さらにデメリットとしては、研修成果が指導する人間によって差が出ることが挙げられます。ビジネスパーソンとして優秀であっても、他人への指導は不得意とする人もいるでしょう。学ぶ側と教える側の相性というものがあることも否めないため、人材のマッチングがOJT成功の秘訣ともいえます。

Off-JT


Off-JT(off the job training)は、日常業務から離れて行う人材育成のための研修です。社内の担当部署や外部から講師を招いて研修を行います。比較的大人数を対象に、一度に研修を受けさせることができるので、多くの社員に均一的なスキルを習得させたいとき、体系的に知識を取得させたいときなどに適しています。多くの企業が行っているOff-JTとして、新人研修が挙げられます。

Off-JTでは、社員同士のコミュニケーションが増えますので、社内の人脈づくりや仕事へのモチベーションアップを促すことができます。

外部から講師を招いて行う場合はコストがかかりますが、社外からの知識を持ち込むことができるので、客観性があり、自己満足的な研修を防ぐことができます。

しかし、研修で得られたことを実務に継続的に活かすことができない場合もあります。外部から講師を招く場合の最大のデメリットは、研修で取り入れた知識やスキルを自社に根付かせることが難しい点といえるでしょう。費用対効果について慎重に見積もる必要があります。

eラーニング


動画教材やスマートフォンのアプリなどを使用しながら、独学でスキルを学んでいく方法です。職場や自宅やカフェなど、場所や時間に縛られることなく、どこでも社員の好きなタイミングで学習することができるのか最大のメリットです。学習開始のハードルも低く、隙間時間を利用してコツコツと継続的に学習することが可能なので、忙しい部署の社員にも向いているでしょう。

学習の裁量権を社員に委ねることが可能な点もメリットになるでしょう。社員に学習分野を自由に学ばせるという方法もあります。直接の業務には関係なくとも、たとえば、AIやディープラーニングの基礎的な理論、プログラミングに挑戦させることは、時代の流れを読んだ長期的なスパンで考えれば企業のメリットになるでしょう。

デメリットとしては、学習の進行がすべて本人に任せられているので、学習時間を自主的に確保させなければならない点が挙げられます。上司やチームと目標や進捗状況を共有するなどの工夫が必要です。学習管理システムを導入し、一括管理するのもよいでしょう。

また、学習が社員の自己満足的になってしまうこともありますので、学習したことをアウトプットする機会や学習成果の評価制度を設けるなどで定期的に確認をすることも重要です。

海外赴任


入社して数年の社員を、海外にある支店や出向先に送り込む研修方法があります。現地の言語を学び、商習慣や文化、日常生活を実際に経験しながら、現地の顧客のニーズをリアルタイムで把握できるようにします。

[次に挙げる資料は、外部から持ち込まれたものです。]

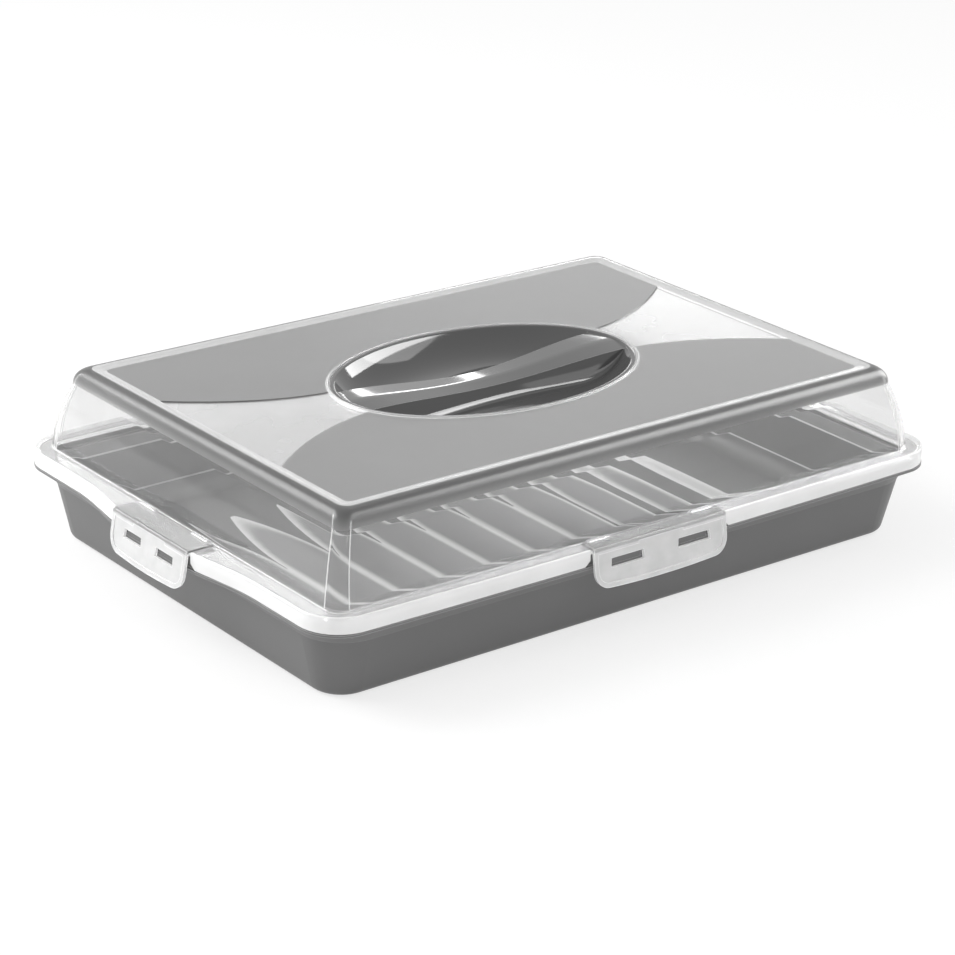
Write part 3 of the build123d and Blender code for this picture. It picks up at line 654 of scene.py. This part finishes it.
def lid_rings(look):
    """The lid's rings, from the skirt's lower edge over the dome to the collar and back underneath, each with
    the kind of the band that ends at it: rim, flange, wall, turn, shoulder, border or plate. The turn is the
    lower part of the shoulder."""
    at = LidStations(look)
    rings = []

    def add(kind, point_at):
        rings.append((kind, at.loop(point_at)))

    def rim(kind, inset, z):
        """A ring that follows the rim, and the flange's straight edge where a clip hangs."""
        def point_at(station):
            x, y = at.rim_point(station, inset)
            height = max(z, at.skirt_low(station))
            bay = at.in_bay(station)
            if bay:
                height = min(height, look.flange_z)
                x, y = (min(x, bay[1]), y) if bay[0] == "x" else (x, min(y, bay[1]))
            return x, y, height
        add(kind, point_at)

    def dome(kind, inset, z, corner):
        """A ring round the dome, drawn in from its foot."""
        half_x = look.foot_half_x - inset
        half_y = look.foot_half_y - inset
        add(kind, lambda station: (*at.rounded_point(station, half_x, half_y, corner), z))

    def wall(z, inner=0.0):
        """A ring on the leaning wall, on its outside or that far inside it."""
        rise = (z - look.flange_z) / (look.shoulder_z - look.flange_z)
        corner = lerp(look.foot_corner, look.shoulder_corner, rise)
        dome("wall", at.wall_inset(z) + inner, z, corner - inner / 2)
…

デメリットは圧倒的にお金と時間がかかることです。企業に資金的な体力があり、費用対効果が高いと判断されなければ実現は難しいでしょう。

現地法人に社員を赴任させても、日本人同士のコミュニティに入り浸りがちになり、現地での実践的な社員育成効果が半減してしまうケースは珍しくありません。企業によっては、家さがしから人脈作りまで徹底的に社員の自力に任せているところもあります。海外派遣の目的にしたがって、赴任の条件をよく検討するとよいでしょう。

Yahoo!が実践する「1on1ミーティング」

人材の育成はOJTや研修だけでなく、上司と部下がコミュニケーションをとるなかで行うこともできます。なかでも、Yahoo!をはじめさまざまな企業が導入している「1on1ミーティング」に近年注目が集まっています。

1on1ミーティングは、週に1回程度、30分間くらいのミーティングを上司と部下が1対1で行います。ミーティング時間はあくまでも目安であり、15分で終わるときもあるなど、柔軟に対応しています。

ミーティングの目的は、定期的に上司が部下の話を傾聴し、部下の目標達成や成長をサポートすることです。 上司が部下に指導するという形ではありません。あくまでも上司は話の聞き役になり、部下が業務にどのような問題を抱えており、どのように解決していきたいかということを手助けするのが目的です。

1on1ミーティングは即効的効果が期待できるものではありませんので、ある程度の期間は継続しなければならないことを認識しておきましょう。また、いきなり今考えていることを率直に話してもらおうとしても、なかなかうまくは進まないでしょう。1on1ミーティングなどを効果的に行うためには、あらかじめ上司と部下が良好な関係にある必要があります。

人材への投資は不可欠

韓国のトップメーカーであるサムスンは、社員1人を育成するために1,000万円以上のコストをかけているというデータがあります。トップ企業はそれだけ人材育成の重要性を理解しているといえるでしょう。会社の規模によって人材育成にかけられるコストや時間はさまざまですが、自社の長期的な発展のために、人材育成に力を入れてみてはいかがでしょうか。